Tocó su mano yerta y supo que estaba muerto. Entonces, imploró
a Dios que hiciera un milagro y (según ella) lo hizo.
Ese episodio desencadena o acelera
el proceso de conversión que devolverá a Sarah a la Iglesia
(había sido secretamente bautizada por su madre al nacer, pero
ella nunca lo supo), la apartará de Maurice y, en cierto modo,
pondrá fin a su vida terrenal. Pero no a la otra, la
trascendente, la eterna, desde la cual una invisible Sarah
seguirá discretamente manifestándose en los últimos capítulos
al privilegiado grupo de personas que la conoció y amó. No creo
que haya hazaña más difícil, en una novela contemporánea, que
narrar un milagro con poder de persuasión suficiente para
hacerlo verosímil a creyentes y no creyentes por igual.

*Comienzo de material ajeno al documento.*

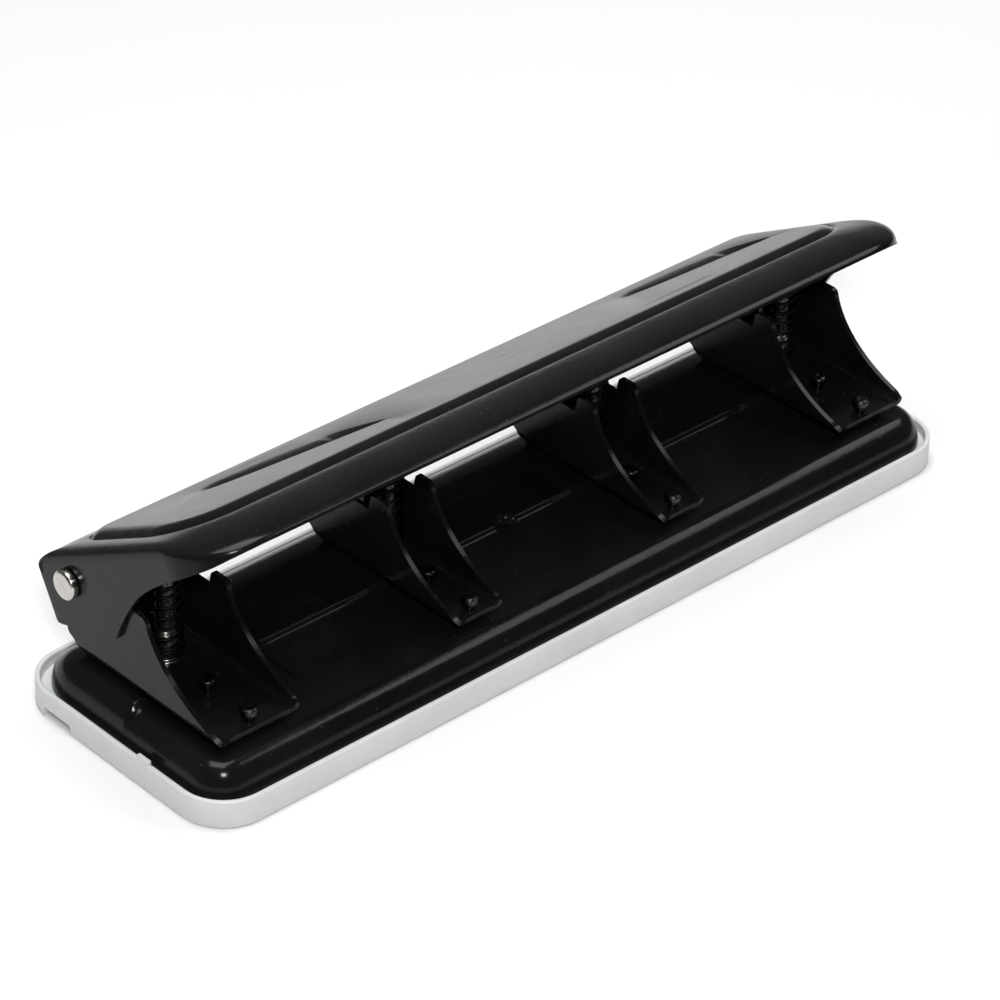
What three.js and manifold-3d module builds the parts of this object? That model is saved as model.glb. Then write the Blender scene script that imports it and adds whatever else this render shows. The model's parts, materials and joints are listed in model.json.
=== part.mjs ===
// Four-hole desk punch: a sheet-steel base on a plastic chip tray, four U-shaped stands that
// each guide one punch, and a long hood-shaped lever that turns on one rod through all stands.
// Units are millimetres. X runs along the punch, the open front faces -Y, +Z is up, and the
// origin is the middle of the underside. The lever stands raised, as it does at rest.
import * as THREE from 'three';
import { mergeVertices } from 'three/addons/utils/BufferGeometryUtils.js';
import Module from 'manifold-3d';

const wasm = await Module();
wasm.setup();

// ---- Driving dimensions --------------------------------------------------------------------

const HOLE_PITCH = 80;
const STAND_CENTRES = [-1.5, -0.5, 0.5, 1.5].map((step) => step * HOLE_PITCH);
const HOLE_DIAMETER = 6;
const REST_ANGLE = THREE.MathUtils.degToRad(28.7); // slope of the lever's top when raised
const GAP = 0.3; // between pieces that touch or are fixed together
const PUNCH_CLEARANCE = 0.1; // radial, round a sliding punch

const TRAY = {
  length: 289.2, depth: 89, corner: 15, wallTop: 8.9, wall: 1.6, floor: 1.5, ledgeWidth: 3.6, ledgeTop: 5.7,
};
const SNAP_TAB = { y0: -15.5, y1: -10.5, height: 1.5, root: 1, thickness: TRAY.wall - GAP };
const FINGER_HOLLOW = { y0: 19, y1: 31, height: 3.2, reach: 3.4 };

// The base's skirt leans outwards from the rolled edge of its top down to the ledge in the tray.
const BASE = {
  halfLength: 139.4, front: -38.5, rear: 35.7, sheet: 1.5, corner: 9.5, edgeRadius: 5, rearRadius: 9,
  flare: 2.1, rearFlare: 4.4, bottom: TRAY.ledgeTop + GAP, top: 17.8,
};
const STEP = { y: -0.4, drop: 1.8, notchRadius: 3 };
const THROAT = 2.4; // height of the paper slot under the stands

const STAND = {
  sheet: 1.5, length: 60, rear: 27, bottom: BASE.top + THROAT, wideWidth: 26.4, narrowWidth: 15.2,
  floorTip: 0.6, rearWallHeight: 17, rearWallFront: 1.2,
};
const LOBE_RADIUS = 6.5;
const SADDLE_HEIGHT = 20.6;
const HORN = { height: 25.8, rear: 23.4, front: 30.6 };
const PUNCH_FROM_REAR = 20; // from the stand's rear foot to the punch axis
const STOP_DEPTH = 8; // so that the holes lie 12 mm from the paper's edge
const STOP_INSET = 0.5; // the stop block stands in this far from the stand's sides and rear
const STUD_PLACES = [38, 55.5];
const STUD_HEIGHT = 2.6;
const RIVET_PLACE = 4;
const RIVET_SPREAD = { wide: 8, narrow: 3.4 };

const HINGE = { fromRear: -0.5, height: 22.5, rodRadius: 2.5, headRadius: 4.5, headThickness: 2.4 };
const HINGE_Y = STAND.rear - HINGE.fromRear;
const HINGE_Z = STAND.bottom + HINGE.height;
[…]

Y Greene
lo consigue en este caso, gracias a la destreza con que descoloca
y disimula los datos que conforman lo ocurrido. Pero que, además
de este milagro, haya otros dos más, es demasiado,
literariamente hablando. Por más dominio técnico, por más
rodeos y precauciones verbales que el narrador adopte para
referirlas, aquellas misteriosas ocurrencias que por acción de
Sarah parecen haber sucedido la desaparición de la marca
que afeaba la cara del predicador racionalista Smythe y la
curación in extremis del hijo de Parkis fuerzan la
credibilidad del lector de manera excesiva. Es verdad que Maurice
Bendrix, curándose en salud, se resiste a aceptarlos como
milagros, que se empeña en rebajarlos a la miserable condición
de sucesos naturales, hablando de coincidencias y excepciones
científicas. Pero no le creemos porque basta arañar la
superficie de sus palabras para descubrirlo él tampoco se
lo cree. Y la
prueba es que este ateo termina blasfemando contra Dios.